# Husband Not Interested



## LaurenWard (Jun 6, 2012)

We're young, 25 and have been together since we were in high school. My husband was never very into sex and it's been a constant struggle to get him to do it. I told him I'm unsatisfied and wish he would initiate sometime and he said "It's just never the right time." His excuse are that he's watching TV, has to leave for work soon, is hungry, is tired, doesn't feel well. It's been three weeks now, the longest we've ever gone. He says I shouldn't think about it so much. Sex isn't important to him and it shouldn't be so important to me. What is a healthy sex life? I thought it was one where the couple's needs are met - both people. Another thing, he hates kissing. I love it. During sex he pulls away from kisses and told me it's because he's tall. He's also told me he hates kissing, thinks it's gross. What am I supposed to do or think now? Do I just give up for the sake of our marriage? When we have had sex, he normally takes care of himself then walks away to clean up, then goes about his day. So even if I do get it, it's unsatisfying. How do I fix this?


----------



## PBear (Nov 16, 2010)

Was he like this before you married him? And no, as a guy I'd say it's not normal. But it might be his normal...

C
_Posted via Mobile Device_


----------



## lamaga (May 8, 2012)

That's horrible.

And no, you shouldn't have to put up with that.

Now -- everyone on here projects their own issues, so I'll project mine. This sounds just like my ex, who turned out to be gay. He was so closeted he had never even admitted it to himself, but he did this to me at every turn, including turning away in disgust when I wore sexy lingerie.

This is not about you, I'm 99% sure. But since you are stuck in it, be sure to go get some counseling to help you deal with this very difficult situation.


----------



## Enchantment (May 11, 2011)

Statistics are something like 1 out of 5 guys is actually a lower drive individual, so while it may not be the usual, it does happen more than you might think.

So, you knew he was like this before marriage? What was his home life like? He seems to have a potential fear of intimacy, lack of understanding about its importance in a marriage, and worst of all, the lack of desire to accommodate you because it is important to you. Is he willing to try and work on this with you at all?

Would he be willing to go to counseling with you so you can discuss this with an objective third-party? If not, would you be willing to go on your own so you can make decisions about what would be the best way to proceed?

Best wishes.


----------



## GhostRydr (Jun 2, 2012)

Was he like this before marriage? If so, why did ya marry BEFORE taking care of this issue? 

Does he have a small penis? Is he overweight?

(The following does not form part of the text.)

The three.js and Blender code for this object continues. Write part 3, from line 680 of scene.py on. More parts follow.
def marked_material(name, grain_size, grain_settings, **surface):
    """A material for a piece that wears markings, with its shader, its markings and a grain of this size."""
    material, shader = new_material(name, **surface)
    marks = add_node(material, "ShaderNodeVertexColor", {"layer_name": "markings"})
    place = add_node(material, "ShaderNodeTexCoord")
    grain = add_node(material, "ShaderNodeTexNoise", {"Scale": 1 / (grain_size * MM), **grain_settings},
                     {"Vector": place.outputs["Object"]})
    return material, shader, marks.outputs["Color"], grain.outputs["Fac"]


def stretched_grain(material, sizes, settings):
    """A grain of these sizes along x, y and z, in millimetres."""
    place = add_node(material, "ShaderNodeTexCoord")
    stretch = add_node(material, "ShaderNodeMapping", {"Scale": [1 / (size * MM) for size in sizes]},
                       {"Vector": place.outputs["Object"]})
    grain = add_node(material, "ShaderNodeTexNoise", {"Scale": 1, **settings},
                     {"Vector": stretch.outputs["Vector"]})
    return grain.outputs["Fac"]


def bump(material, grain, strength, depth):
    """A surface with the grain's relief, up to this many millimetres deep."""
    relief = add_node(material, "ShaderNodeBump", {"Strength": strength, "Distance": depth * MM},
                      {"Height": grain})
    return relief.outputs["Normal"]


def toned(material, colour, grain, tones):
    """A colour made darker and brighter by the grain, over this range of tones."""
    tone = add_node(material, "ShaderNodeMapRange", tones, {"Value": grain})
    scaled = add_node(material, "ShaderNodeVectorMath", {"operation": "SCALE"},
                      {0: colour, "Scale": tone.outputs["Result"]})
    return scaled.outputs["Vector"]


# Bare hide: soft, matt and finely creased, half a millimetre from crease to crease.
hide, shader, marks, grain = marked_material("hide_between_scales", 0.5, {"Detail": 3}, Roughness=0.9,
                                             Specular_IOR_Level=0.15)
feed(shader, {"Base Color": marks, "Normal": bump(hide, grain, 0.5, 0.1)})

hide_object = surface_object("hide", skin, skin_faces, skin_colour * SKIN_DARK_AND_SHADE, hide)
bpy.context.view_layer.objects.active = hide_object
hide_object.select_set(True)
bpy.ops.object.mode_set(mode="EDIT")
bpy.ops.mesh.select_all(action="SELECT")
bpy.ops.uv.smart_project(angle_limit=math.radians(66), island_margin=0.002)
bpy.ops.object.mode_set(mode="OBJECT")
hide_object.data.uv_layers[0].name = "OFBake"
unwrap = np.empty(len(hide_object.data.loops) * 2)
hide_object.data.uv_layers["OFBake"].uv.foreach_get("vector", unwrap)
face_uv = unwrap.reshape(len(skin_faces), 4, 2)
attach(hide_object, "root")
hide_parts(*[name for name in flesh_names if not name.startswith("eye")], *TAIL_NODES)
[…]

If he wasnt like this before marriage then check his computer history cuz it sounds like he may be into porn moreso than need be


----------



## Toffer (Jan 31, 2012)

Lauren,

This is not YOUR fault!

Unfortunately, you've fallen in love and married a Low Drive (LD) person while you are a High Drive (HD) person. This is a typical mismatch and you'll see postings all over TAM about the frustration the HD person suffers and the damage it causes to their egos and self esteem (I'm HD and my wife is LD)

An issue such as this can lead in a number of directions. If you don't already have kids, I would think twice about it! You'll need to figure out if you want to spend the rest of your life like this or find someone who is closer to your own drive. I know it sounds shallow to say but think of what this is doing to you already


----------



## River1977 (Oct 25, 2010)

This is not about him being LD. The guy is not interested in sex at all and not interested in you at all either. Nor is this about lack of intimacy. Your husband is gay.

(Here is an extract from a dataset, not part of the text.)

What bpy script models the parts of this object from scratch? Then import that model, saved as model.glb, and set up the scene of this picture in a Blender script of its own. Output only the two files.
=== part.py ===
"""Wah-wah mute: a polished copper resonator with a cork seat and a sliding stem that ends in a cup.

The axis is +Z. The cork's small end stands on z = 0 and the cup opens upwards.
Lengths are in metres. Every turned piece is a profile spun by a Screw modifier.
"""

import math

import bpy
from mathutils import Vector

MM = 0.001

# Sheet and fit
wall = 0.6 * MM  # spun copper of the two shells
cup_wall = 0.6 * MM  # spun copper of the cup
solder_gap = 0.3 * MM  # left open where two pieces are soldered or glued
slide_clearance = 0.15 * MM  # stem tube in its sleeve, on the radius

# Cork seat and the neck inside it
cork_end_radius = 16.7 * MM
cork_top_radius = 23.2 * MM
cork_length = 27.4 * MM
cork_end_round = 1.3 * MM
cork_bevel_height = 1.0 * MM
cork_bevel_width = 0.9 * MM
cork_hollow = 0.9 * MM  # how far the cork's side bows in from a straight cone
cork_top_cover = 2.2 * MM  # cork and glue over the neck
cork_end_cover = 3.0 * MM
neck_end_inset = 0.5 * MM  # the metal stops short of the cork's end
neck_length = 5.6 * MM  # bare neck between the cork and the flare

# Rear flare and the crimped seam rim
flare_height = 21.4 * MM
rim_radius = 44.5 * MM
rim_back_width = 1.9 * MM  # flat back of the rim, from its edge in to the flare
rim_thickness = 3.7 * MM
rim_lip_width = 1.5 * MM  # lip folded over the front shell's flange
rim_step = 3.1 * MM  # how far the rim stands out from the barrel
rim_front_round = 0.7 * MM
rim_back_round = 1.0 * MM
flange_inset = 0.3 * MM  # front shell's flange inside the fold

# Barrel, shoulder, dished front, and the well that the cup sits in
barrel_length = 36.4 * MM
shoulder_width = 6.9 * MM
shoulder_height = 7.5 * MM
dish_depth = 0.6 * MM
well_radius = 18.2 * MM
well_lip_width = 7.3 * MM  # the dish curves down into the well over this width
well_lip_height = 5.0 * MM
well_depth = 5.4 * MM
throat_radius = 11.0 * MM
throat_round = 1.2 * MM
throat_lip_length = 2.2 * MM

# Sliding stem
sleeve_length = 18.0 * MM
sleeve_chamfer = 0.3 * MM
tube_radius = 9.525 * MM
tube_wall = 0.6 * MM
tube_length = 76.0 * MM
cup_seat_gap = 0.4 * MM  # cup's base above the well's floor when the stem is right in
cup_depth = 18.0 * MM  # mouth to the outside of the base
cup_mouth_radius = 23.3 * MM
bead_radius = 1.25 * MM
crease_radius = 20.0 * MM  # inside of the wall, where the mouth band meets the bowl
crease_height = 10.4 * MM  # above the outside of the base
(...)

There is a minute chance that he doesn't like anything to do with sex or intimacy because he was sexually abused in some awful ways as a child. I say a minute chance because it doesn't normally turn out that the abused person dislikes any kind of displays/acts of affection or intimacy. Still, that could be your husband's problem.

Whatever his problem is, the only thing you can do is insist he get checked out by either a doctor or therapist. A doctor can determine if he has low testosterone levels. If he does, it would explain his lack of interest in sex on one level, but it wouldn't explain his dismal performance, lack of interest in you, or why he doesn't even like kissing. It may take a counselor to get to the bottom of all these other things, and you will finally know once and for all to free yourself from this misery.


----------